Jonas distinguishes between immutable statutes of divine origin on the one hand and "opinions" of individual rabbis on the other. For her, the validity of a prohibition depends on the reasoning behind it, not on the prohibition as such.
A key issue in her argument is the ideal of Tz'ni'ut--(Modesty). She expects women in particular to re-establish values such as humility, restraint and morality. In her opinion, a female rabbi should not marry--but every woman should be free to decide if she wants a life as wife and mother or a profession according to her skills. In Jonas's opinion, women are especially fit to be rabbis, since "female qualities" such as compassion, social skills, psychological intuition and accessibility to the young are essential prerequisites for the rabbinate. Therefore, female rabbis are "a cultural necessity."
Jonas's thesis received a grade of "good" (Praedikat gut). Soon thereafter, Eduard Baneth died and his successor, Hanokh Albeck (pictured) (1890-1972), proved unwilling to ordain a woman. None of the other professors of the Hochschule raised their voices on this issue, probably fearing a scandal. As a result, Regina Jonas graduated only as religious teacher.
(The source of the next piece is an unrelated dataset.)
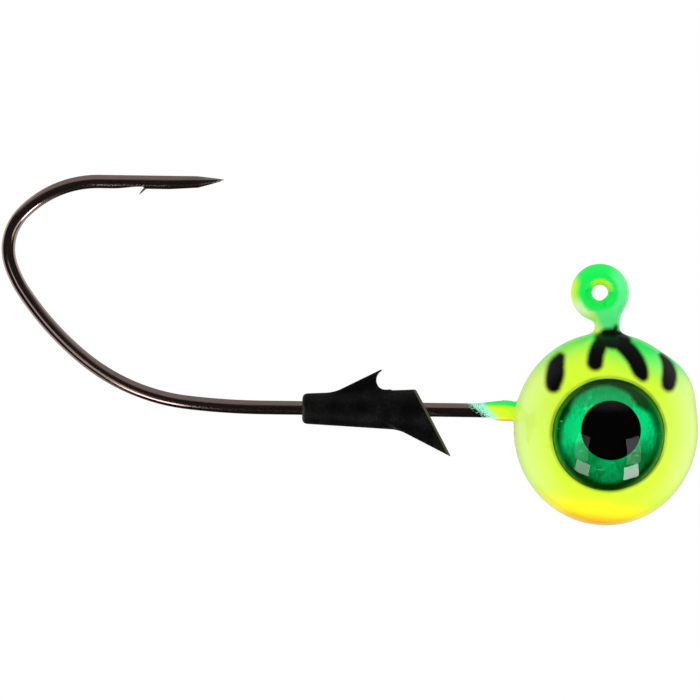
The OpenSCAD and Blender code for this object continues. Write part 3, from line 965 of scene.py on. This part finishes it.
def domed_eye(side, way, foil, ink, resin):
    """One stuck-on eye: foil, printed pupil and resin dome. way is -1 on the right side and 1 on the left."""
    middle = (eye_at[0], eye_at[2])
    iris = turned_piece("iris_foil_" + side, disc_profile(FOIL_R, foil_top - FOIL_THICK, foil_top, 40),
                        middle, way, foil, 160)
    dx, dz = np.array([(v.co.x / MM - middle[0], v.co.z / MM - middle[1]) for v in iris.data.vertices]).T
    out, turn = np.hypot(dx, dz) / lens_r, np.degrees(np.arctan2(dz, dx)) % 360
    angles = [row[0] for row in GLARE_ZONES]
    reach, bright, beyond = (np.interp(turn, angles, row, period=360) for row in list(zip(*GLARE_ZONES))[1:])
    past = ramp(out, reach - 0.05, reach + 0.07)
    point_values(iris, "radius", out)
    # Painted light at the rim: lighter towards the left and right, darker at top and bottom.
    point_values(iris, "rim", np.abs(np.cos(np.radians(turn))) ** 2)
    point_values(iris, "painted_sheen", bright * (1 - past) + beyond * past)
    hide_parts("eye_foil_" + side)
    print_profile = disc_profile(pupil_r, foil_top - INK_SINK, foil_top + INK_RISE, 12)
    pupil = turned_piece("pupil_print_" + side, print_profile, (pupil_at[0], pupil_at[2]), way, ink)
    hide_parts("eye_pupil_" + side)
    dome = turned_piece("resin_dome_" + side, dome_profile(), middle, way, resin, 128)
    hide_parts("eye_lens_" + side)


# ---- Camera, floor and light ----

VIEW_W = 50.12                          # width of the view at the middle of the object
FAR = 330.0                             # camera from the middle plane
ROLL = math.radians(0.8)
LOOK_AT = (-17.84, -4.35)               # x and z
FLOOR_Z = -170.0
FLOOR_R = 1500.0


def camera():
    """A long lens square to the object's side."""
    data = bpy.data.cameras.new("camera")
    data.lens = data.sensor_width / 2 / (VIEW_W / 2 / FAR)
    data.clip_start, data.clip_end = 0.01, 10
    made = bpy.data.objects.new("camera", data)
    right = Vector((math.cos(ROLL), 0, math.sin(ROLL)))
    up = Vector((-math.sin(ROLL), 0, math.cos(ROLL)))
    back = Vector((0, -1, 0))
    made.matrix_world = Matrix.Translation(Vector((LOOK_AT[0], -FAR, LOOK_AT[1])) * MM) @ Matrix(
        (right, up, back)).transposed().to_4x4()
    bpy.context.scene.collection.objects.link(made)
    bpy.context.scene.camera = made


def softbox(name, towards, distance, size, power, roll=0.0, fills=False):
    """A rectangular lamp in a direction from the jig's eye, facing it.

    It shows as a highlight, or it only fills the shade.
    """
    data = bpy.data.lights.new(name, "AREA")
    data.shape = "RECTANGLE"
    data.size, data.size_y = size[0] * MM, size[1] * MM
    data.energy = power
    made = bpy.data.objects.new(name, data)
    away = Vector(towards).normalized()
    made.location = (Vector((eye_at[0], 0, eye_at[2])) + away * distance) * MM
    made.rotation_mode = "QUATERNION"
    made.rotation_quaternion = away.to_track_quat("Z", "Y") @ Quaternion((0, 0, 1), math.radians(roll))
    made.visible_camera = False
    made.visible_diffuse, made.visible_glossy = fills, not fills
    bpy.context.scene.collection.objects.link(made)


def studio():
    """White all round to the eye; what the object mirrors is darker in front and bright behind."""
    world = bpy.data.worlds.new("studio")
    bpy.context.scene.world = world
    world.use_nodes = True
    tree = world.node_tree
    tree.nodes.clear()
    towards = add(tree, "ShaderNodeTexCoord")
    parts = add(tree, "ShaderNodeSeparateXYZ", links={"Vector": towards.outputs["Generated"]})
    aside = levels(tree, math_node(tree, "ABSOLUTE", parts.outputs["X"], 0.0), 0.25, 0.7)
    walls = math_node(tree, "MULTIPLY", aside, levels(tree, parts.outputs["Y"], 0.0, 0.35))
    roof = levels(tree, parts.outputs["Z"], 0.45, 0.8, 0.0, 0.34)
    low = levels(tree, math_node(tree, "ABSOLUTE", parts.outputs["Z"], 0.0), 0.3, 0.6, 0.5, 0.0)
    sheet = math_node(tree, "MULTIPLY", levels(tree, parts.outputs["Y"], 0.6, 0.9), low)
    mirrored = math_node(tree, "MAXIMUM", math_node(tree, "MAXIMUM", walls, sheet),
                         math_node(tree, "MAXIMUM", roof, 0.015))
    tent = levels(tree, parts.outputs["Z"], -1.0, 0.8, 0.92, 1.08)
    path = add(tree, "ShaderNodeLightPath")
    mirror = math_node(tree, "MULTIPLY", path.outputs["Is Glossy Ray"],
                       math_node(tree, "SUBTRACT", 1.0, path.outputs["Is Transmission Ray"]))
    strength = add(tree, "ShaderNodeMix", {"data_type": "FLOAT"},
                   links={0: mirror, 2: tent, 3: mirrored}).outputs[0]
    seen = add(tree, "ShaderNodeMix", {"data_type": "FLOAT"}, {3: 1.0},
               {0: path.outputs["Is Camera Ray"], 2: strength}).outputs[0]
    room = add(tree, "ShaderNodeBackground", inputs={"Color": (1, 1, 1, 1)}, links={"Strength": seen})
    add(tree, "ShaderNodeOutputWorld", links={"Surface": room.outputs[0]})
    bpy.context.scene.view_settings.view_transform = "Standard"


def floor(material):
    """A round of card far under the object."""
    bpy.ops.mesh.primitive_circle_add(vertices=128, radius=FLOOR_R * MM, fill_type="NGON",
                                      location=(0, 0, FLOOR_Z * MM))
    made = bpy.context.object
    made.name = "floor"
    made.visible_glossy = False
    made.data.materials.append(material)


camera()
studio()
floor(pale_card())
softbox("lamp_low_right", (0.513, -0.372, -0.774), 130, (44, 47), 0.056, roll=38.5)
softbox("lamp_low_left", (-0.514, -0.449, -0.73), 130, (43, 43), 0.023, roll=-39)
softbox("lamp_right", (0.607, -0.701, -0.374), 150, (56, 100), 0.023, roll=17)
softbox("lamp_fill", (0.05, -0.5, -0.85), 140, (150, 120), 0.07, fills=True)
softbox("lamp_left", (-0.596, -0.734, -0.325), 150, (53, 98), 0.012, roll=-17)

paint = spray_paint()
painted_head(paint)
socket_lip("socket_lip_right", -1, paint)
socket_lip("socket_lip_left", 1, paint)
bent_hook(black_nickel())
bait_keeper_piece(moulded_nylon())
foil, ink, resin = holographic_foil(), printed_black(), clear_resin()
domed_eye("right", -1, foil, ink, resin)
domed_eye("left", 1, foil, ink, resin)
lead_core(cast_lead())
tape = foam_tape()
for node in ("eye_pad_left", "eye_pad_right"):
    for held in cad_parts[node].material_slots:
        held.material = tape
In the following years, she taught religion at several girls' schools in Berlin, where she was known to be a very popular and committed teacher.
In 1933, the workload for Jewish teachers increased tremendously, since the students who had to leave public schools due to antisemitism not only needed Jewish knowledge, but also needed to learn to be proud of their Jewish heritage.
Nevertheless, Jonas continued to pursue ordination. Finally, in 1935, Rabbi Max Dienemann (1875-1939), executive director of the Liberaler Rabbinerverband (Conference of Liberal Rabbis) agreed to the ordination, on behalf of the Verband. Her diploma of ordination reads: "Since I saw that her heart is with God and Israel, and that she dedicates her soul to her goal, and that she fears God, and that she passed the examination in matters of religious law, I herewith certify that she is qualified to answer questions of religious law and entitled to hold the rabbinic office. And may God protect her and guide her on all her ways."
Only a few years of rabbinic work in Berlin were granted to Regina Jonas. In 1937, the Berlin Jewish Gemeinde (official community) began to employ her officially as "pastoral-rabbinic counselor" in its welfare institutions. Thereafter she officiated regularly at the Jewish Hospital. Since more and more rabbis were imprisoned or had emigrated, she also started to preach in the more liberal synagogues in Berlin. A group of regulars from the famous Neue Synagoge, the flagship of German Jewry, had her preach at Havdalah services in the "weekday" synagogue. Jonas lectured to groups of WIZO and the Jüdischer Frauenbund, as well as to sisterhoods of the Jewish lodges.